One girl that did manage to get to Australia for free
was 11 year old Turkish girl Nuran Oruc. Many kids run away from home
at some point in their life but ususally do not get very far. This girl
however managed to sneak aboard a Lufthansa flight in Germany and, without
passport or ticket, got all the way to Melbourne until Australian immigration
officials caught her. A very embarrassed Lufthansa flew her back home
at their expense.
Someone else also got to fly to Australia for
free, on a private jet that was paid for by the Aussie Government.
David Hicks was looking for adventure back in 2000 and was doing a bit
of military training in Afghanistan. He was enjoying himself until the
Americans invaded and dragged him off to Guantanamo Bay where he spend
the next eight years. When the Americans finally came to the conclusion
that David was not a terrorist the Aussie Government paid half a million
dollars to fly him home in a private jet!
Or work your way to Australia:
How NOT to get
to Australia
The first boat people from Vietnam arrived in Darwin on
28th February, 1976.
Though Australia is usually willing to lend a hand to people in trouble
as is often demonstrated in international peace keeping missions like
East Timor and the Solomon Islands, the Government became concerned
with the trend that this first arrival set as it was followed by a steadily
growing stream of refugees, often on un-seaworthy vessels run by unscrupulous
people smugglers that charged their clients huge sums of money. Quarantine
was worried about pests in the old wooden boats and boats were routinely
burned at sea as a precaution. One unlucky bunch of people landed their
boat in the Kimberleys, about as remote as you can get in north Western
Australia. They went ashore to look for a police station to apply for
asylum but they walked around for three weeks surviving on a diet of
grasshoppers until one of them was spotted by a station hand on a cattle
station.
The Australian National Anthem sings; for those who've come across the
seas, we've boundless plains to share. Though this anthem was written
in 1878 it is still up to date as new boat arrivals are not housed in
the city but held in centres in outback places like Port Hedland and
Woomera, about as remote as you could possibly get. After the Tampa
crisis other solutions were found to deal with boat refugees where they
were not allowed to land on Australian soil for processing but instead
they were taken to places like Nauru and New Guinea where cash strapped
governments were paid handsomely to have processing centres on their
islands, this became known as "the Pacific Solution". Another
processing facility was built on the Australian Territory Christmas
Island and more recently there has been talk of processing people in
Indonesia.
In November 2004 31 year old Neil Melly from Canada tried
to buy a one way ticket to Australia at Los Angeles International Airport,
but as his credit card was not valid he did not get his ticket.

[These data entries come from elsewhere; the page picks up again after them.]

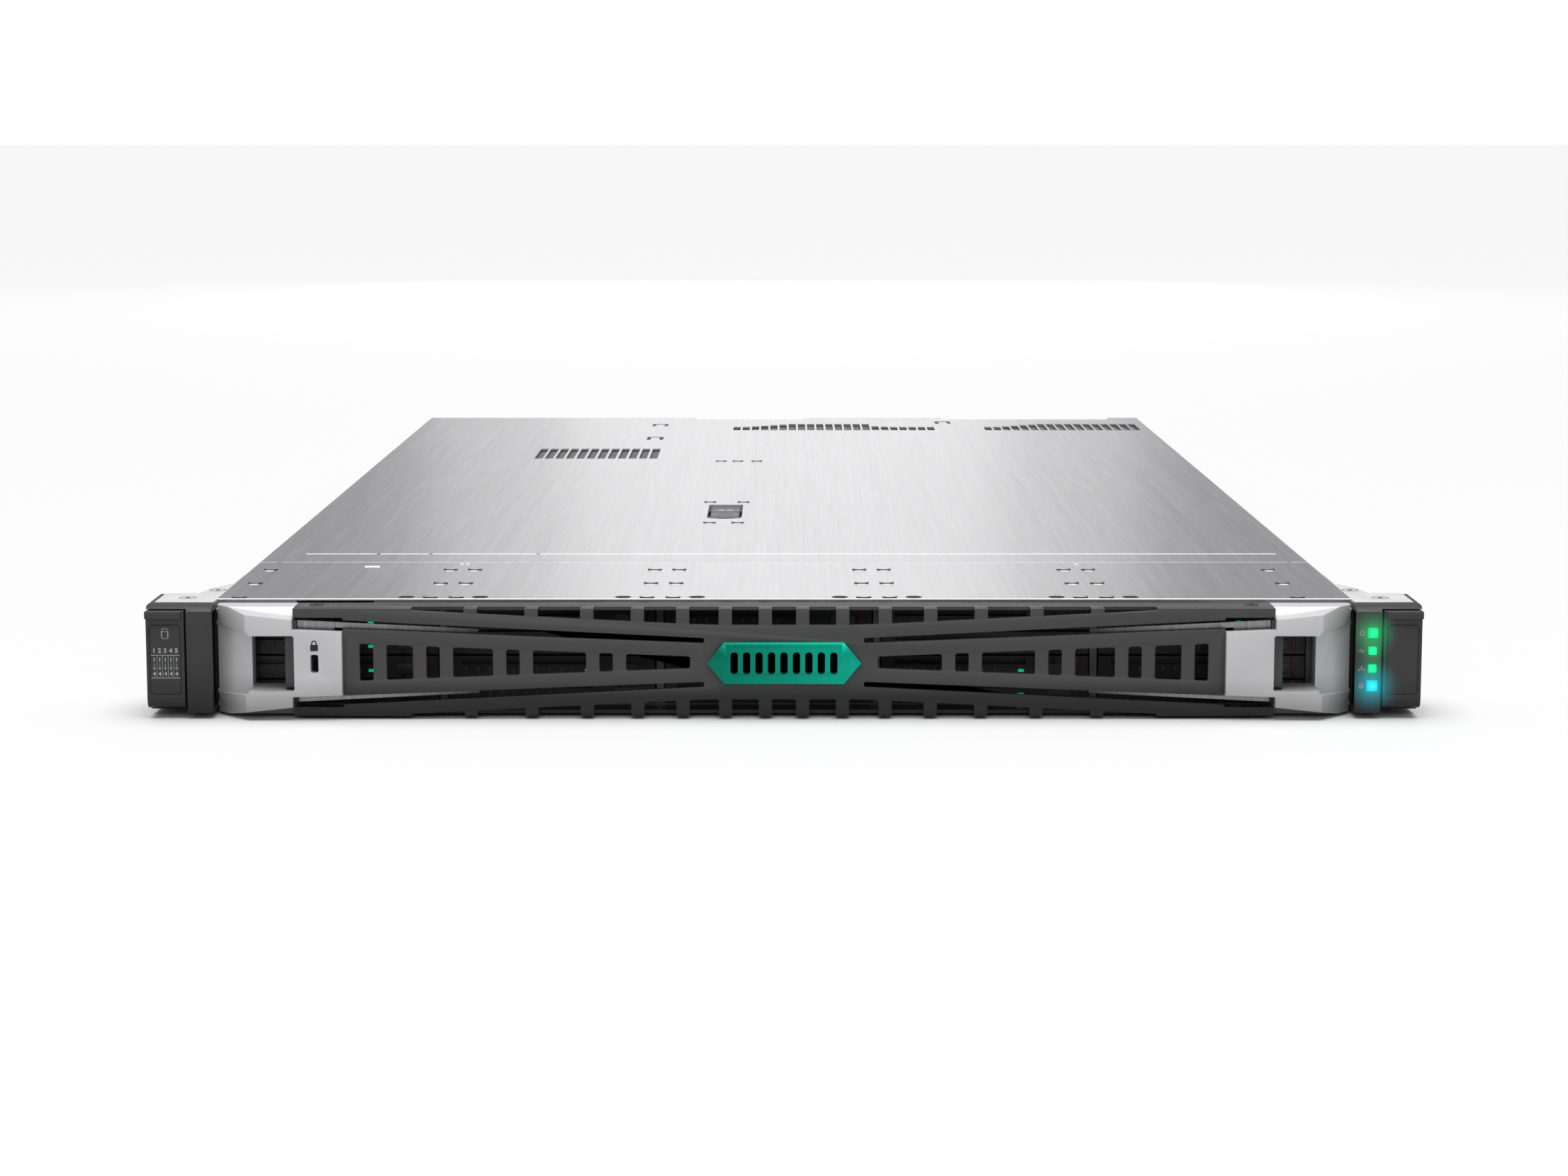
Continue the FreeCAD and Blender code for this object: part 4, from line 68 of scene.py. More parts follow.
# ---- node trees -----------------------------------------------------------------------------------
class Wiring:
    """Adds and links the nodes of one tree."""

    def __init__(self, tree: Tree) -> None:
        """Takes the tree to build in."""
        self.tree = tree

    def add(self, kind: str, **settings: object) -> Node:
        """Adds a node and sets its properties and unlinked inputs.

        Args:
            kind: the node's class name.
            settings: attributes of the node, or input names with spaces as underscores.

        Returns:
            The new node.
        """
        node = self.tree.nodes.new(kind)
        for name, value in settings.items():
            if hasattr(node, name):
                setattr(node, name, value)
            else:
                node.inputs[name.replace("_", " ")].default_value = value
        return node

    def link(self, source: Socket, target: Socket) -> None:
        """Links an output to an input."""
        self.tree.links.new(source, target)

    def math(self, operation: str, first: object, second: object = 0.0, third: object = 0.0,
             clamp: bool = False) -> Socket:
        """Adds a Math node.

        Args:
            operation: the node's operation.
            first: a socket or a number.
            second: a socket or a number.
            third: a socket or a number.
            clamp: whether the result is kept within 0 and 1.

        Returns:
            The node's output.
        """
        node = self.add("ShaderNodeMath", operation=operation, use_clamp=clamp)
        for socket, value in zip(node.inputs, (first, second, third)):
            if isinstance(value, Socket):
                self.link(value, socket)
            else:
                socket.default_value = value
        return node.outputs[0]

    def remap(self, value: Socket, low: float, high: float, to_low: float,
              to_high: float) -> Socket:
        """Maps one range of a value to another, clamped.

        Args:
            value: the socket to map.
            low: start of the range that is read.
            high: end of the range that is read.
            to_low: result at the start.
            to_high: result at the end.

        Returns:
            The mapped value's socket.
        """
        node = self.add("ShaderNodeMapRange", clamp=True)
        self.link(value, node.inputs["Value"])
        for name, number in (("From Min", low), ("From Max", high), ("To Min", to_low), ("To Max", to_high)):
            node.inputs[name].default_value = number
        return node.outputs["Result"]

    def blend(self, mask: Socket, first: Colour, second: Colour) -> Socket:
        """Mixes two colours by a mask.

        Args:
            mask: 0 for the first colour, 1 for the second.
            first: the colour at 0.
            second: the colour at 1.

        Returns:
            The mixed colour's socket.
        """
        node = self.add("ShaderNodeMix", data_type="RGBA")
        self.link(mask, node.inputs["Factor"])
        node.inputs["A"].default_value = (*first, 1.0)
        node.inputs["B"].default_value = (*second, 1.0)
        return node.outputs["Result"]

    def distance(self, centre_mm: Place) -> Socket:
        """Distance from a place on the piece.

        Args:
            centre_mm: the place, in millimetres.

        Returns:
            The distance's socket, in metres.
        """
        away = self.add("ShaderNodeVectorMath", operation="DISTANCE")
        self.link(self.add("ShaderNodeTexCoord").outputs["Object"], away.inputs[0])
        away.inputs[1].default_value = [c * MM for c in centre_mm]
        return away.outputs["Value"]


class Effect(Enum):
    """Surface effects that several materials share."""

    BRUSHING = "brushing"
    UPRIGHT = "upright_brushing"
    GRAIN = "moulded_grain"
    HANDLING = "handling_marks"
    SPANGLE = "zinc_spangle"


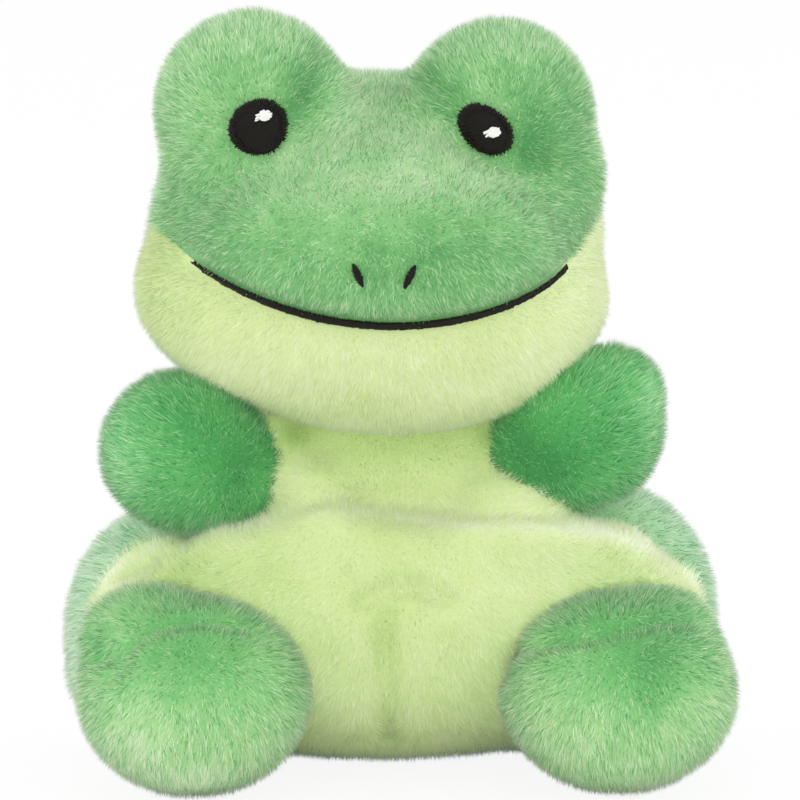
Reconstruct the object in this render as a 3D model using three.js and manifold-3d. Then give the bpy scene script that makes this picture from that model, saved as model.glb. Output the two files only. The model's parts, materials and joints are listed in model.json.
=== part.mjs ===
import * as THREE from 'three';
import { mergeVertices } from 'three/addons/utils/BufferGeometryUtils.js';
import Module from 'manifold-3d';

// A palm-size plush frog, seated. Lengths are millimetres and angles are degrees.
// +Z is up, the frog faces -Y, and its left side is +X. It rests on the plane z = 0.

// Plush and clearances
const plushWall = 4.5;        // pile and backing together
const pieceGap = 0.3;         // between pieces that touch
const chinClearance = 1.5;    // under the head, so that it can turn and nod
const collarClearance = 0.5;  // round the sides of the room that the nod needs
const swingClearance = 0.4;   // beside a limb, all along its swing
const rootHem = 2;            // plush left round the open end of a limb
const creaseSoftness = 2.2;   // how gently one rounded lobe runs into the next
const restingFlat = 0.5;      // depth that the seat and the soles are pressed flat

// Neck: a ball of filling, on which the head turns and nods
const neckDiameter = 28;
const neckHeight = 64;
const neckForward = -5;
const headLean = -4.7;        // the head sits off centre, towards the frog's right
const headRoll = 2.2;         // and dips a little on the other side
const headNodBack = 12;
const headNodForward = 4;

// Head, measured from the middle of the neck ball
const jawWidth = 80;
const jawDepth = 66;
const jawHeight = 42.4;
const jawForward = 7;
const jawLift = 16.8;
const skullWidth = 77;
const skullDepth = 64;
const skullHeight = 52;
const skullForward = 1;
const skullLift = 26;
const snoutWidth = 62;
const snoutDepth = 50;
const snoutHeight = 32;
const snoutForward = 19;
const snoutLift = 27;
const moundDiameter = 33;
const moundSpacing = 42;
const moundForward = 7;
const moundLift = 48;

// Seams of the head
const backSeam = 3;           // behind the neck's middle, where the back panel starts
const mouthLift = 16.6;       // the mouth's lowest point
const mouthHalfWidth = 31;
const smileRise = 7.2;        // how far the mouth climbs to its ends
const cheekRise = 0.9;        // and the seam past them

// Embroidery
const threadHeight = 0.8;     // how far a stitched shape stands off the plush
const glintThread = 0.4;      // how far a glint stands off its eye
const eyeWidth = 9.6;
const eyeHeight = 9;
const eyeSpacing = 38.1;
const eyesAside = -2.4;       // the face is stitched a little towards the frog's right
const nostrilsAside = -1;
const eyeLift = 48;
const glintWidth = 3.2;
const glintHeight = 2.2;
const glintAside = 0.8;
const glintAbove = 1.7;
const mouthThickness = 1.4;
const mouthTip = 0.5;
const nostrilLength = 4.4;
const nostrilWidth = 1.6;
const nostrilSpacing = 8.6;
const nostrilLift = 26.5;
const nostrilLean = 22;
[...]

He then made a second attempt to reach Australia by (yes, we're not
making this up), removing all his clothes, climbing over a fence, and
then ran across the tarmac stark naked and managed to climb up the front
wheel of the moving Qantas Jumbo and climbed up into the wheel well
of the plane. Luckily he was spotted by airport staf and the plane was
stopped and he was extracted from the wheel well and arrested. If he
had not been spotted he would have either fallen out, been crushed when
the wheels were retracted or frozen up in the sky where temperatures
drop to minus 50.
21-year-old German Tobi Gutt wanted to visit his girlfriend
in Sydney but unfortunately mistyped his destination on a flight booking
website. But instead of arriving in Australia he found himself on a
different continent where the weather was noticable chillier. His airline
ticket took him via the US city of Portland, Oregon, to Billings, Montana.
Only when he was about to board a small commuter plane to Sidney –
a mining town of about 5000 people - did he realize his mistake!